AIM:
Starting with the first line and ending with the line that holds "its lower edge.", repeat the material exactly.

>> Start PROVIDED DATA

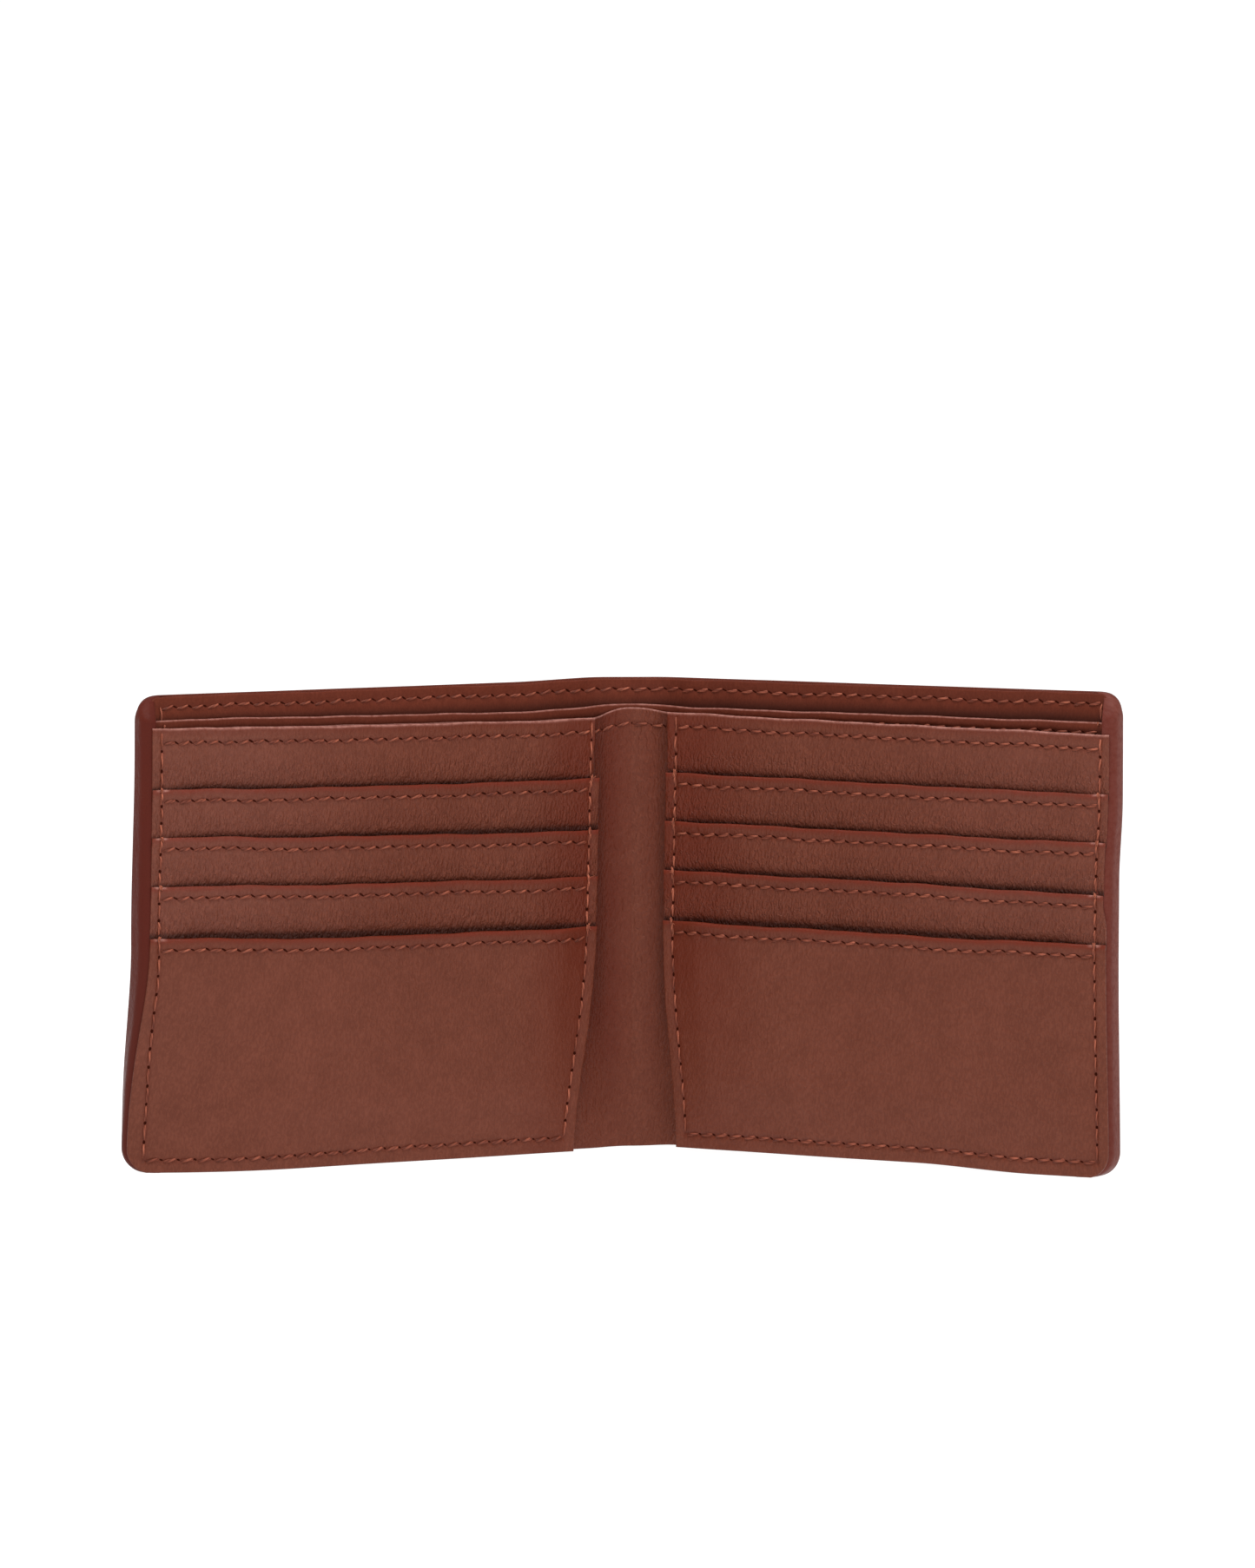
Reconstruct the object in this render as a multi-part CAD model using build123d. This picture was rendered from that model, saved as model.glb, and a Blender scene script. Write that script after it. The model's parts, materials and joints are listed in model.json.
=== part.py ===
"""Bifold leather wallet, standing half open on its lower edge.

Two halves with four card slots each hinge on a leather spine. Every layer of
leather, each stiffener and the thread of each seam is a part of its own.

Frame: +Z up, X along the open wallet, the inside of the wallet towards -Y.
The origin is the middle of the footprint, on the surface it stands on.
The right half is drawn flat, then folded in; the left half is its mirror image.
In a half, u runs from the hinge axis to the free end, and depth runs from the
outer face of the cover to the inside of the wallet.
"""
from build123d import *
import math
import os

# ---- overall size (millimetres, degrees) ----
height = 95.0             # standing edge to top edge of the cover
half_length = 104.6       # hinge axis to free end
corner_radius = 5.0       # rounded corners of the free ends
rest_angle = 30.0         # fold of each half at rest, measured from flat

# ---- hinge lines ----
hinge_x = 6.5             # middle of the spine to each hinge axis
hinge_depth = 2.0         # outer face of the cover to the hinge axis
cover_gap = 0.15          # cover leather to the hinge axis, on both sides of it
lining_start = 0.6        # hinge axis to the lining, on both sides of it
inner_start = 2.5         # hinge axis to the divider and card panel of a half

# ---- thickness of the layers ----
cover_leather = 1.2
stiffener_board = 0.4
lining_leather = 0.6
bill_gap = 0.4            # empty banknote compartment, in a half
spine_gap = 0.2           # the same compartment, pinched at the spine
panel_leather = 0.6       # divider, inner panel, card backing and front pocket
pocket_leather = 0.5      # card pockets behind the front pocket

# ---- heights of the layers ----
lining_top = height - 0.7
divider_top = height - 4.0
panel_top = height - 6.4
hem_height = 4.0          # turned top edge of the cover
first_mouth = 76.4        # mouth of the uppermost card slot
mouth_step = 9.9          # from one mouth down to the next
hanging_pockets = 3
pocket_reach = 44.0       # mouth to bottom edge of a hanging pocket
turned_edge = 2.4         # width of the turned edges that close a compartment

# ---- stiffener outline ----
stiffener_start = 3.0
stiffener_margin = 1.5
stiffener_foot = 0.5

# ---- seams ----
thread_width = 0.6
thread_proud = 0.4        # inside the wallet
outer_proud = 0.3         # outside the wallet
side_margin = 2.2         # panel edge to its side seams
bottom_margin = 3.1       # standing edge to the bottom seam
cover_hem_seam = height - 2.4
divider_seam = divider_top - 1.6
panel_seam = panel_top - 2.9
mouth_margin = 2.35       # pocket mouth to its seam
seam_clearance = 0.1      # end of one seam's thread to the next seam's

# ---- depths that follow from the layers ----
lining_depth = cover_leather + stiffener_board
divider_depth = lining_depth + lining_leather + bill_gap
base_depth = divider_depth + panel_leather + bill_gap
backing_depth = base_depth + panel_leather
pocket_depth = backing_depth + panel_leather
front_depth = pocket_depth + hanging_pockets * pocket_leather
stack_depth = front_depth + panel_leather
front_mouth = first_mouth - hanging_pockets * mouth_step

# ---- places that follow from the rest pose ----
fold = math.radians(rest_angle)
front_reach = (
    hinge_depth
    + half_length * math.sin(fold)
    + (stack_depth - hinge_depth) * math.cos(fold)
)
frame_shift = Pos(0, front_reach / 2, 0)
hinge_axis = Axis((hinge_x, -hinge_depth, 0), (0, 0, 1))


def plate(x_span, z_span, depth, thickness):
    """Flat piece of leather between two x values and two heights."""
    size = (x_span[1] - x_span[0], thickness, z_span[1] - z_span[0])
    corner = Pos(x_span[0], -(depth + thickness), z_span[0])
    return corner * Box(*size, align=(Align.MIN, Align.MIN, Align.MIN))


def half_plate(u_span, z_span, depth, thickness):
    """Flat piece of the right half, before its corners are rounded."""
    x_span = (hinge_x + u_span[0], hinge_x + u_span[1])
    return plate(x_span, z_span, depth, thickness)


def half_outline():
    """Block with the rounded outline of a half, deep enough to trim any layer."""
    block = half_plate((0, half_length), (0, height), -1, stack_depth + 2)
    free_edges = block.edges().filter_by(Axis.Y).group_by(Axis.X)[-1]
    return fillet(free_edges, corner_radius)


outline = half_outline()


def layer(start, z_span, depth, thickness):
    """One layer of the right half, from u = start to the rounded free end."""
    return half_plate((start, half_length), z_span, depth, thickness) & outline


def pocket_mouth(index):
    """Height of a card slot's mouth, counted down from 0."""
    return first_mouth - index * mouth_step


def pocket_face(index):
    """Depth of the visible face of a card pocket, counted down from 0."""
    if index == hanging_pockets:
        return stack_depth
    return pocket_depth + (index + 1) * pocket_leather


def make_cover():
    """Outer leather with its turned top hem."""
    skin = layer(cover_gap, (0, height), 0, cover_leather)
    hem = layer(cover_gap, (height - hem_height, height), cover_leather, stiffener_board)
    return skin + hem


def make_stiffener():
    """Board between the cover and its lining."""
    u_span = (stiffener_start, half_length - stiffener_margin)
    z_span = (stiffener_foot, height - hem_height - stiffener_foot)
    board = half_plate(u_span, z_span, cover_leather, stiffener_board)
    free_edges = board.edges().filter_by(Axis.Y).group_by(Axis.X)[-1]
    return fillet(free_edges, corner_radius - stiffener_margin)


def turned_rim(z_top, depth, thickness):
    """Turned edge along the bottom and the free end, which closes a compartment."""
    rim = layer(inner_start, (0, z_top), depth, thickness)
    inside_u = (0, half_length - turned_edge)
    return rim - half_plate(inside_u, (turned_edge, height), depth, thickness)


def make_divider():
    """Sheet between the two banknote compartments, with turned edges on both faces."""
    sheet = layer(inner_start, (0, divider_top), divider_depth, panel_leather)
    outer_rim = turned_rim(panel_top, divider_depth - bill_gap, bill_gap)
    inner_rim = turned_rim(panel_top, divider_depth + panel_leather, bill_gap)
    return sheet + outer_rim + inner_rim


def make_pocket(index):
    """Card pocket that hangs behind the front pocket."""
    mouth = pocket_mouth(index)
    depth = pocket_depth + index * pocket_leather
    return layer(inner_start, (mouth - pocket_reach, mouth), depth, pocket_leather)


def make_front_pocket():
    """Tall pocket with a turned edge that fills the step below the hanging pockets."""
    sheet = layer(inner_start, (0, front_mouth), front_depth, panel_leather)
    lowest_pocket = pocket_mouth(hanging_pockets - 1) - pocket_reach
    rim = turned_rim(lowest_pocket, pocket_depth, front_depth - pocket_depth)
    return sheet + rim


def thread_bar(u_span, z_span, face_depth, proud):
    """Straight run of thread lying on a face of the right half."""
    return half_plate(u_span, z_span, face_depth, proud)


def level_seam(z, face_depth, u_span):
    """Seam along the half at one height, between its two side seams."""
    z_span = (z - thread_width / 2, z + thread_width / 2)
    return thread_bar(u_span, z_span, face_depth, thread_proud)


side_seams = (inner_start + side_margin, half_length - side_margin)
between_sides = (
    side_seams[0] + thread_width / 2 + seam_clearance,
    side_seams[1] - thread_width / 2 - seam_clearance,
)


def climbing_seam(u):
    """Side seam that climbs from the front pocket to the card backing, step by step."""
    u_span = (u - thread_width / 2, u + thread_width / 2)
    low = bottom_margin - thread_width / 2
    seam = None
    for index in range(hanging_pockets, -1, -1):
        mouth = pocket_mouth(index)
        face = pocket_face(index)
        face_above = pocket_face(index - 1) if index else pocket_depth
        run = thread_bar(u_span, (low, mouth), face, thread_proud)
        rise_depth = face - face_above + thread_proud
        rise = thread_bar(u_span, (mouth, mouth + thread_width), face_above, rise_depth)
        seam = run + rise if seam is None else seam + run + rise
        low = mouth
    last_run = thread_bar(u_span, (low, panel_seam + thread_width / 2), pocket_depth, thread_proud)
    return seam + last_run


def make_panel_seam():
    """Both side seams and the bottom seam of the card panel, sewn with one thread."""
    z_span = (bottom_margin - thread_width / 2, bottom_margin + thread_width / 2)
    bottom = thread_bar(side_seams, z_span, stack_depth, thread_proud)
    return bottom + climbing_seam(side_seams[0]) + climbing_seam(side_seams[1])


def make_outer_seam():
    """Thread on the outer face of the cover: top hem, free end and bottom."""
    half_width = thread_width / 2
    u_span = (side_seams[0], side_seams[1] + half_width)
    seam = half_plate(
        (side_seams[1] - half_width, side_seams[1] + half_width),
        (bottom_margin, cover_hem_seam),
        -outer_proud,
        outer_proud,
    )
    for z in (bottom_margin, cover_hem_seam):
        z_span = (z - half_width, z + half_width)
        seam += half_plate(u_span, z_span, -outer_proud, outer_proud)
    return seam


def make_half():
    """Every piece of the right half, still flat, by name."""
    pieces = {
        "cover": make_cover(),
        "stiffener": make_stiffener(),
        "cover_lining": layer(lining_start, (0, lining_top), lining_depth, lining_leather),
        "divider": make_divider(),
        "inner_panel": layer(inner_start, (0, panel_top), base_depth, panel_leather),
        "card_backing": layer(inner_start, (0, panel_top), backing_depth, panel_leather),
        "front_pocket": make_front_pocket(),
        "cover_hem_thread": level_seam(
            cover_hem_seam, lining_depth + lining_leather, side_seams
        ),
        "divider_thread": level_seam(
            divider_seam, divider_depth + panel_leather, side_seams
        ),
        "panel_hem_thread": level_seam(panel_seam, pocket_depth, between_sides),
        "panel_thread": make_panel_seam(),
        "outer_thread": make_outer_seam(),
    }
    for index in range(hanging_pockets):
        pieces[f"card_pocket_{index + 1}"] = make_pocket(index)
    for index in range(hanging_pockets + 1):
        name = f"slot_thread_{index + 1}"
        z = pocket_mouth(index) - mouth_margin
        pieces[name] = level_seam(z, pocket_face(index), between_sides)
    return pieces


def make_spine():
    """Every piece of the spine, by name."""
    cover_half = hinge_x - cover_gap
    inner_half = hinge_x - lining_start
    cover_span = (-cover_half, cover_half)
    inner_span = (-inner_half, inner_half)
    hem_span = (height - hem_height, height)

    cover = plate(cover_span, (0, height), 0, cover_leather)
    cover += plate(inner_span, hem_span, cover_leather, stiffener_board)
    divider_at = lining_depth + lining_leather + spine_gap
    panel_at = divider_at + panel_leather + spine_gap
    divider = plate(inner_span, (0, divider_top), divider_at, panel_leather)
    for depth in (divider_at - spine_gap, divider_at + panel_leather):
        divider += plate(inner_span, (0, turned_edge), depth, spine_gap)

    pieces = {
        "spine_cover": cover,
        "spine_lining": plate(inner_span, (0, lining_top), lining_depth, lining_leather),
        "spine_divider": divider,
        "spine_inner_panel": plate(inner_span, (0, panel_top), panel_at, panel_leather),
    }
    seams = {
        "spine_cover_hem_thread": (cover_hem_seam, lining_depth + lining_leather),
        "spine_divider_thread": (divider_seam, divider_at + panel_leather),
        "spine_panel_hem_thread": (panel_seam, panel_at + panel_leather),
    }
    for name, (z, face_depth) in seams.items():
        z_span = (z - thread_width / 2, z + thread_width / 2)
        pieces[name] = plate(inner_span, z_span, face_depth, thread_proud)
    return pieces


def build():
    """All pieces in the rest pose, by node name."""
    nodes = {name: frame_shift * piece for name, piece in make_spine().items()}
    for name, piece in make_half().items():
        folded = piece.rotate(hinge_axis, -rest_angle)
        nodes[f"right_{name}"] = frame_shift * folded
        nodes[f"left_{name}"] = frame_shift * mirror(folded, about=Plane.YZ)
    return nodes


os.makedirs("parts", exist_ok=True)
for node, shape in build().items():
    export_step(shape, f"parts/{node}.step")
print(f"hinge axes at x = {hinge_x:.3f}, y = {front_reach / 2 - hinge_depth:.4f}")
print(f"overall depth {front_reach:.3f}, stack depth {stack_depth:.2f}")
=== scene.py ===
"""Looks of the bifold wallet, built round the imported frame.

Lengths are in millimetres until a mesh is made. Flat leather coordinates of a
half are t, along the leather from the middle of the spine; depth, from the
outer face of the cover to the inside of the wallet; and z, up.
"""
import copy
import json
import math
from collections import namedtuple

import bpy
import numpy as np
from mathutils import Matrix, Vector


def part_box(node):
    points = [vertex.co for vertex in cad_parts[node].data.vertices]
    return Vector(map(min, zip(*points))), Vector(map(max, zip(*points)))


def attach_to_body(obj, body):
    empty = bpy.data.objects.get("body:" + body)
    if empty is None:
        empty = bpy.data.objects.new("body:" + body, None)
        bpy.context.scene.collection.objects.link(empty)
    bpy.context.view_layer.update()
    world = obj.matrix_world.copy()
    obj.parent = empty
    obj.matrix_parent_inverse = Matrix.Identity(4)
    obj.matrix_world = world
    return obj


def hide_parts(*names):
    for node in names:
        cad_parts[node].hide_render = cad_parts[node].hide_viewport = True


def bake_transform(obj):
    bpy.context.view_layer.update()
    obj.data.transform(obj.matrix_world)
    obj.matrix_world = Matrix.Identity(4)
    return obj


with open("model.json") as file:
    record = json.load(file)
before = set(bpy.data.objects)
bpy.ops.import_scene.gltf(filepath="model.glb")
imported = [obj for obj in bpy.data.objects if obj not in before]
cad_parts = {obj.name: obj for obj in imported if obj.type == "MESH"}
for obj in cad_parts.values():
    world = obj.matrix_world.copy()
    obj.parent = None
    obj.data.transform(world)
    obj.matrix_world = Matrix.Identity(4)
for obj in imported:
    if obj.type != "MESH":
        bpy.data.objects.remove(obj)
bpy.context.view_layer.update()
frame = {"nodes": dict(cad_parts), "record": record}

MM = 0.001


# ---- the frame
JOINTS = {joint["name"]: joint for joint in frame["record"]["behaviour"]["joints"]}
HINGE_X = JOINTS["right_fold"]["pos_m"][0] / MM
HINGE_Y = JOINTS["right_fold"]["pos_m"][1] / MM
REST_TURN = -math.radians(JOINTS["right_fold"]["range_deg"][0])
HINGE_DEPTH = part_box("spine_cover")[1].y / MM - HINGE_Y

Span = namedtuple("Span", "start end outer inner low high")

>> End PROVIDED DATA

TASK ANSWER:
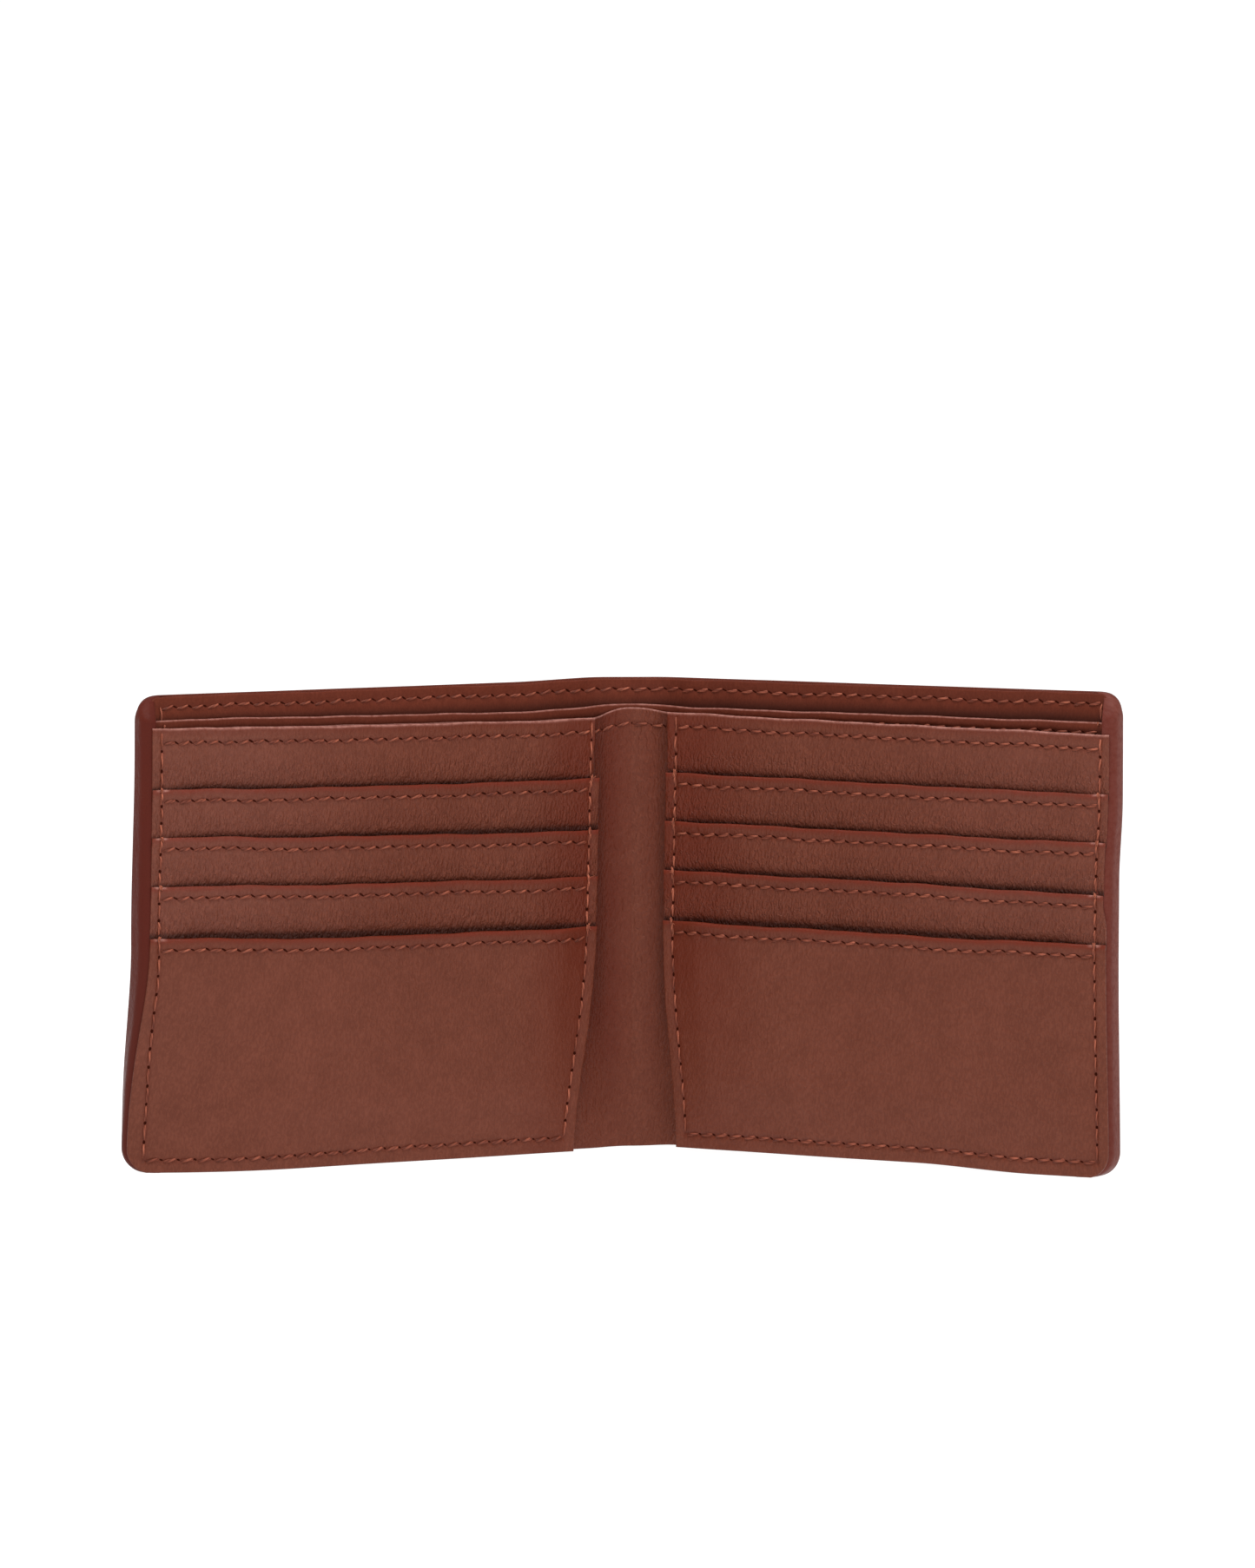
Reconstruct the object in this render as a multi-part CAD model using build123d. This picture was rendered from that model, saved as model.glb, and a Blender scene script. Write that script after it. The model's parts, materials and joints are listed in model.json.
=== part.py ===
"""Bifold leather wallet, standing half open on its lower edge.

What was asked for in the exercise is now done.